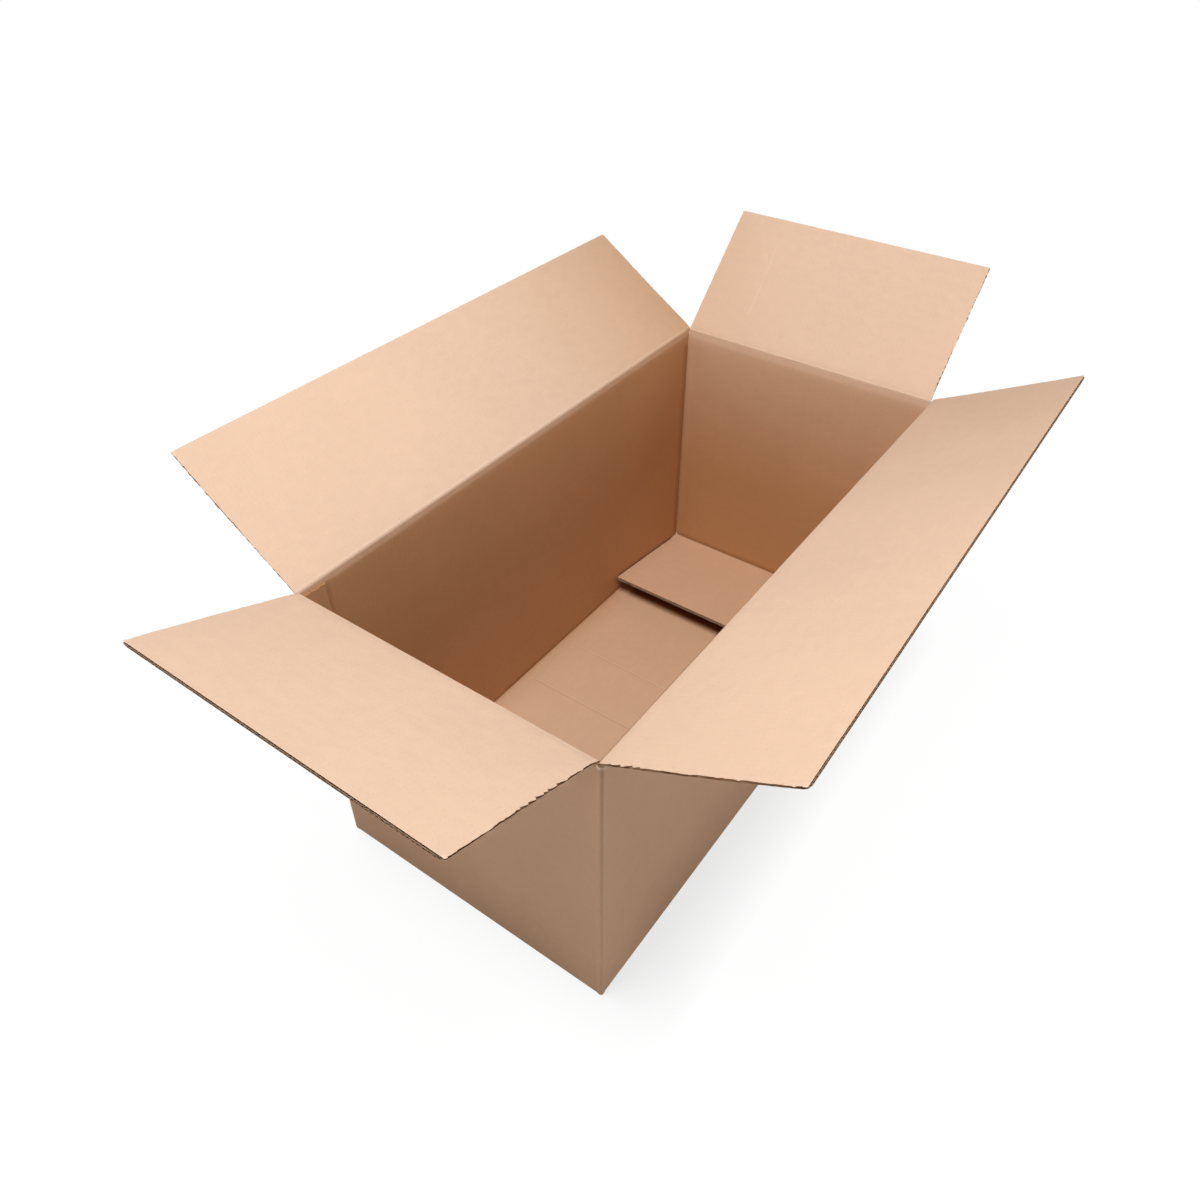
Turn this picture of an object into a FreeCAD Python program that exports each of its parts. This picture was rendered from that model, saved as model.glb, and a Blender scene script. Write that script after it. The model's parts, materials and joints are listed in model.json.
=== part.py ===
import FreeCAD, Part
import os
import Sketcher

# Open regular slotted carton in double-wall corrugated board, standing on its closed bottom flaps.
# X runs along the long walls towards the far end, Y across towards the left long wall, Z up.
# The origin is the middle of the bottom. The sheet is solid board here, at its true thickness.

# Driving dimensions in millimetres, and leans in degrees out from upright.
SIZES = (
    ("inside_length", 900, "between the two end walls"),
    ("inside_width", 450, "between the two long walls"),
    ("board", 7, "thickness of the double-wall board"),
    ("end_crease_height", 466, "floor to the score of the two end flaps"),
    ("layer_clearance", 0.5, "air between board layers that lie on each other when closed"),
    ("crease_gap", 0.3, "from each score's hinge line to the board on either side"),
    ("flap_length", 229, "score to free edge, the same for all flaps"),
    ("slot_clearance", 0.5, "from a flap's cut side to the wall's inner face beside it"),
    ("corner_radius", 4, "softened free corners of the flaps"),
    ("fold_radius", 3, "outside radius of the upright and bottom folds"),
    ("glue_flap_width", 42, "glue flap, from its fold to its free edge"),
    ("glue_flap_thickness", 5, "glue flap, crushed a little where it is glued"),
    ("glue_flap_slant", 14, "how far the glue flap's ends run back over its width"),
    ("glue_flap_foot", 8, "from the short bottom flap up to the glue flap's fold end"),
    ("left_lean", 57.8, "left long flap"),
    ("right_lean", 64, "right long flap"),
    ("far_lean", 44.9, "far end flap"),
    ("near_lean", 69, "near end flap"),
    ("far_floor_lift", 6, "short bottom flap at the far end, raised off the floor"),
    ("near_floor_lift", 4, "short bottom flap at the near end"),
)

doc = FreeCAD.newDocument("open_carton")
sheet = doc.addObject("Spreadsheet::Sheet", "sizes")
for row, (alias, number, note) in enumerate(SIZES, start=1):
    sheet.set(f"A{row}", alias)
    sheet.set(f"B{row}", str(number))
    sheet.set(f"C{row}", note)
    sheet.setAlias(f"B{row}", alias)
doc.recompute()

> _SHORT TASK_
Take the listing above and set it down exactly.

> _RESULT_
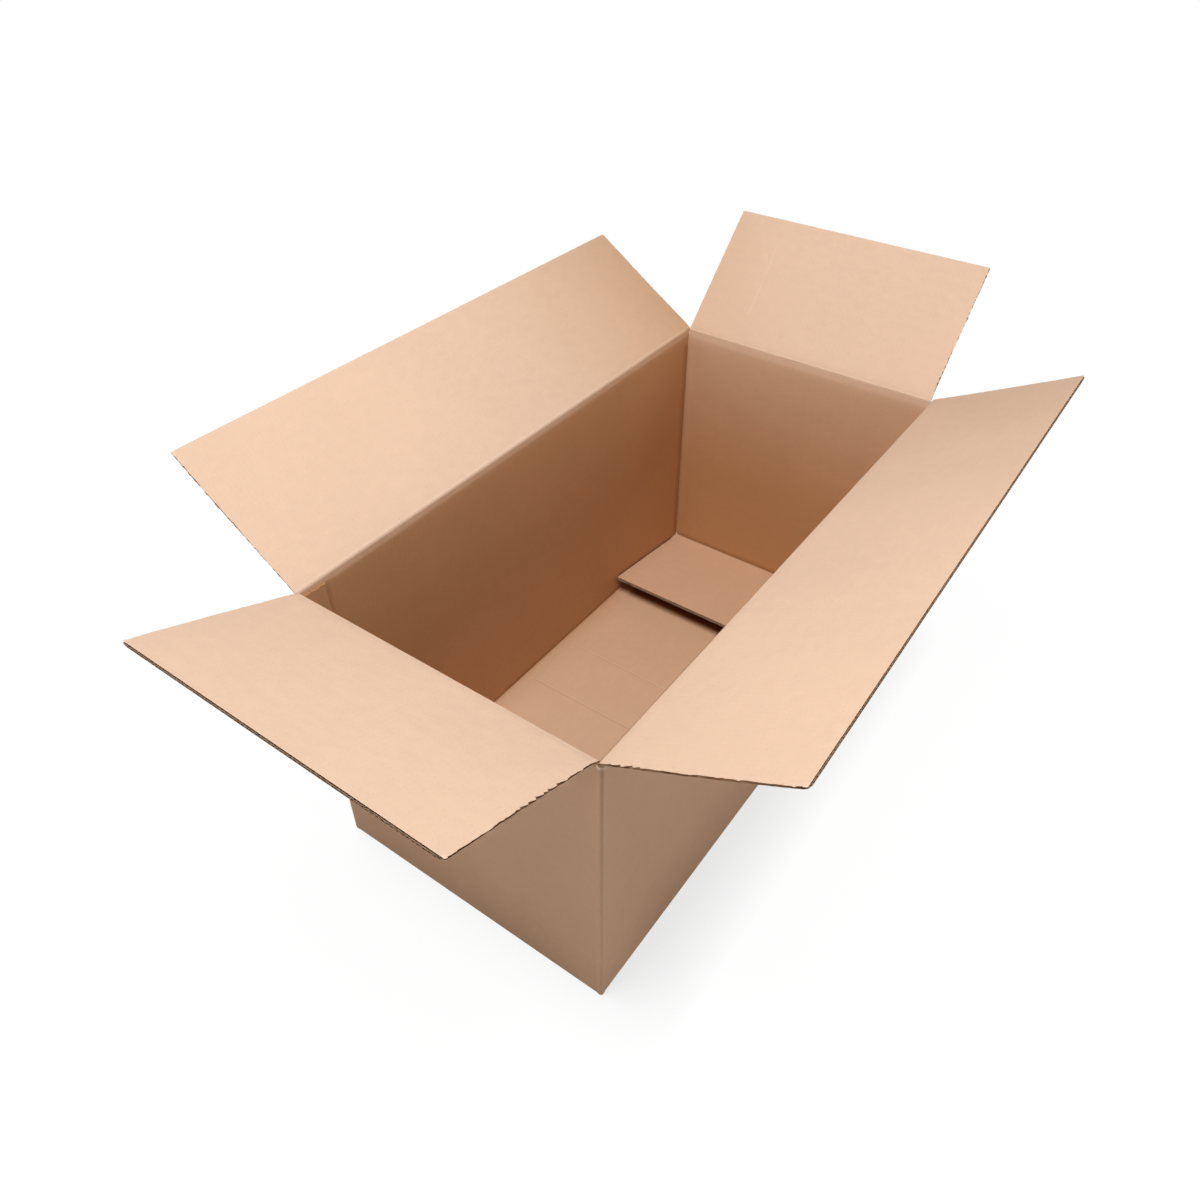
Turn this picture of an object into a FreeCAD Python program that exports each of its parts. This picture was rendered from that model, saved as model.glb, and a Blender scene script. Write that script after it. The model's parts, materials and joints are listed in model.json.
=== part.py ===
import FreeCAD, Part
import os
import Sketcher

# Open regular slotted carton in double-wall corrugated board, standing on its closed bottom flaps.
# X runs along the long walls towards the far end, Y across towards the left long wall, Z up.
# The origin is the middle of the bottom. The sheet is solid board here, at its true thickness.

# Driving dimensions in millimetres, and leans in degrees out from upright.
SIZES = (
    ("inside_length", 900, "between the two end walls"),
    ("inside_width", 450, "between the two long walls"),
    ("board", 7, "thickness of the double-wall board"),
    ("end_crease_height", 466, "floor to the score of the two end flaps"),
    ("layer_clearance", 0.5, "air between board layers that lie on each other when closed"),
    ("crease_gap", 0.3, "from each score's hinge line to the board on either side"),
    ("flap_length", 229, "score to free edge, the same for all flaps"),
    ("slot_clearance", 0.5, "from a flap's cut side to the wall's inner face beside it"),
    ("corner_radius", 4, "softened free corners of the flaps"),
    ("fold_radius", 3, "outside radius of the upright and bottom folds"),
    ("glue_flap_width", 42, "glue flap, from its fold to its free edge"),
    ("glue_flap_thickness", 5, "glue flap, crushed a little where it is glued"),
    ("glue_flap_slant", 14, "how far the glue flap's ends run back over its width"),
    ("glue_flap_foot", 8, "from the short bottom flap up to the glue flap's fold end"),
    ("left_lean", 57.8, "left long flap"),
    ("right_lean", 64, "right long flap"),
    ("far_lean", 44.9, "far end flap"),
    ("near_lean", 69, "near end flap"),
    ("far_floor_lift", 6, "short bottom flap at the far end, raised off the floor"),
    ("near_floor_lift", 4, "short bottom flap at the near end"),
)

doc = FreeCAD.newDocument("open_carton")
sheet = doc.addObject("Spreadsheet::Sheet", "sizes")
for row, (alias, number, note) in enumerate(SIZES, start=1):
    sheet.set(f"A{row}", alias)
    sheet.set(f"B{row}", str(number))
    sheet.set(f"C{row}", note)
    sheet.setAlias(f"B{row}", alias)
doc.recompute()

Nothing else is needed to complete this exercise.